Please note I am not mentioning which religion/community the people stabbed/killed/pushed on lorries belonged to.  Nor am I mentioning the religion/community of the people who killed.  There is absolutely NO justification for violence of any kind.

That night, at 2 am, when I was crossing these roads, I crossed 7 police vans/interceptors on my way to the "familiar" location.  There were no known riots in recent past, and none of the newspapers had mentioned any intelligence input on terror threat.  It maybe safe to assume it was precautionary measure to prevent any untoward incident.

Funny thing is, when I told this to a friend, who is a self proclaimed Modi hater, he said, "Modi must have put it.  Because he is now PM candidate, he does not want any more riots."


I am amazed at the cynicism around me.  It is like anything that happens in Gujarat, and lately India has Modi with an ulterior motive standing tall.

When I read blogs at NYTimes, like this one, I wonder how many people have so much to write about 2002 riots.  How most of these blogs have Muslim plight to show.  How most of these blogs talk about Modi and his divisive politics, but themselves create a divide of religion about their subject.  The above story, in its isolation, could it not have been written without bringing the religion? Is the author trying to imply that the residents of Juhapura are suffering because they are Muslims? As a neutral reader, I thought so.  And it made me angry.  It made me angry because there are a lot of people here who have issues of basic amenities, whether or not they are Muslims.

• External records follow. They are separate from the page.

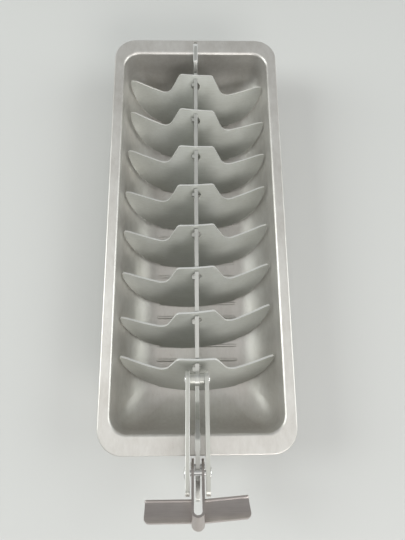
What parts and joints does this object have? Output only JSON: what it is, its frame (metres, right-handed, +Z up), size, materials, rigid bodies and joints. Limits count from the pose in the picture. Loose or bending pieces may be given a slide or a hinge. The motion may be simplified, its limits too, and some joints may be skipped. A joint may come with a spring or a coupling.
{
  "type": "lever ice cube tray",
  "caption": "Aluminium ice cube tray with a lift-out divider grid; a lever at the front slides a bar and tilts the dividers to free the cubes.",
  "frame": {"origin": "centre of the pan's underside", "axes": "+Z up, -Y towards the lever, +Y towards the far end, +X to the right seen from the lever"},
  "size_m": [0.108, 0.2944, 0.0619],
  "materials": {
    "drawn_aluminium": "satin",
    "grey_aluminium": "satin",
    "satin_aluminium": "satin",
    "rivet_aluminium": "polished"
  },
  "bodies": {
    "pan": {"pan": "drawn_aluminium"},
    "grid": {"centre_wall": "satin_aluminium", "lever_pivot_rivet": "rivet_aluminium"},
    "slide": {"slide_bar": "satin_aluminium", "link_rear_rivet": "rivet_aluminium", "spacer_left": "satin_aluminium", "spacer_right": "satin_aluminium"},
    "lever": {"lever_handle": "satin_aluminium", "link_front_rivet": "rivet_aluminium"},
    "links": {"link_left": "satin_aluminium", "link_right": "satin_aluminium"},
    "cross_1": {"divider_1": "grey_aluminium"},
    "cross_2": {"divider_2": "grey_aluminium"},
    "cross_3": {"divider_3": "grey_aluminium"},
    "cross_4": {"divider_4": "grey_aluminium"},
    "cross_5": {"divider_5": "grey_aluminium"},
    "cross_6": {"divider_6": "grey_aluminium"},
    "cross_7": {"divider_7": "grey_aluminium"},
    "cross_8": {"divider_8": "grey_aluminium"}
  },
  "joints": [
    {"name": "grid_lift", "type": "slide", "parent": "pan", "child": "grid", "axis": [0, 0, 1], "range_m": [0, 0.06]},
    {"name": "lever_swing", "type": "hinge", "parent": "grid", "child": "lever", "pos_m": [0, -0.1373, 0.0366], "axis": [-1, 0, 0], "range_deg": [-30, 20]},
    {"name": "bar_slide", "type": "slide", "parent": "grid", "child": "slide", "axis": [0, 1, 0], "range_m": [-0.00435, 0.0029]},
    {"name": "link_swing", "type": "hinge", "parent": "slide", "child": "links", "pos_m": [0, -0.0924, 0.036], "axis": [-1, 0, 0], "range_deg": [-1.26, 0.84]},
    {"name": "divider_tilt_1", "type": "hinge", "parent": "grid", "child": "cross_1", "pos_m": [0, 0.08896, 0.00335], "axis": [-1, 0, 0], "range_deg": [-7.2, 4.8]},
    {"name": "divider_tilt_2", "type": "hinge", "parent": "grid", "child": "cross_2", "pos_m": [0, 0.0623, 0.00335], "axis": [-1, 0, 0], "range_deg": [-7.2, 4.8]},
    {"name": "divider_tilt_3", "type": "hinge", "parent": "grid", "child": "cross_3", "pos_m": [0, 0.03564, 0.00335], "axis": [-1, 0, 0], "range_deg": [-7.2, 4.8]},
    {"name": "divider_tilt_4", "type": "hinge", "parent": "grid", "child": "cross_4", "pos_m": [0, 0.00898, 0.00335], "axis": [-1, 0, 0], "range_deg": [-7.2, 4.8]},
    {"name": "divider_tilt_5", "type": "hinge", "parent": "grid", "child": "cross_5", "pos_m": [0, -0.01768, 0.00335], "axis": [-1, 0, 0], "range_deg": [-7.2, 4.8]},
    {"name": "divider_tilt_6", "type": "hinge", "parent": "grid", "child": "cross_6", "pos_m": [0, -0.04434, 0.00335], "axis": [-1, 0, 0], "range_deg": [-7.2, 4.8]},
    {"name": "divider_tilt_7", "type": "hinge", "parent": "grid", "child": "cross_7", "pos_m": [0, -0.071, 0.00335], "axis": [-1, 0, 0], "range_deg": [-7.2, 4.8]},
    {"name": "divider_tilt_8", "type": "hinge", "parent": "grid", "child": "cross_8", "pos_m": [0, -0.09766, 0.00335], "axis": [-1, 0, 0], "range_deg": [-7.2, 4.8]}
  ],
  "couplings": [
    {"joint": "bar_slide", "follows": "lever_swing", "m_per_rad": 0.0083078},
    {"joint": "link_swing", "follows": "lever_swing", "ratio": 0.042},
    {"joint": "divider_tilt_1", "follows": "lever_swing", "ratio": 0.24},
    {"joint": "divider_tilt_2", "follows": "lever_swing", "ratio": 0.24},
    {"joint": "divider_tilt_3", "follows": "lever_swing", "ratio": 0.24},
    {"joint": "divider_tilt_4", "follows": "lever_swing", "ratio": 0.24},
    {"joint": "divider_tilt_5", "follows": "lever_swing", "ratio": 0.24},
    {"joint": "divider_tilt_6", "follows": "lever_swing", "ratio": 0.24},
    {"joint": "divider_tilt_7", "follows": "lever_swing", "ratio": 0.24},
    {"joint": "divider_tilt_8", "follows": "lever_swing", "ratio": 0.24}
  ]
}
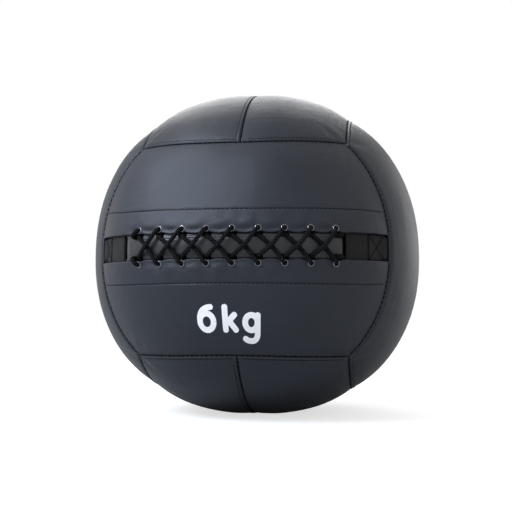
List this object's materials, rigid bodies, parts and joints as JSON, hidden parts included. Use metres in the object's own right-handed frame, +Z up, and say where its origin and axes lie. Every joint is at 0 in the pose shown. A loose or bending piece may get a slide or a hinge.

Honestly, I am tired of reading articles on 2002 riots and Modi.  Mostly because he is made a bigger hero and villain than he really deserves.  And if at all, you *have* to write articles on 2002 riots, please, please please try and keep religion away.  In 2002 riots, people were killed, irrespective of the religion.  For once, let the human life be more important than the religion/faith it followed.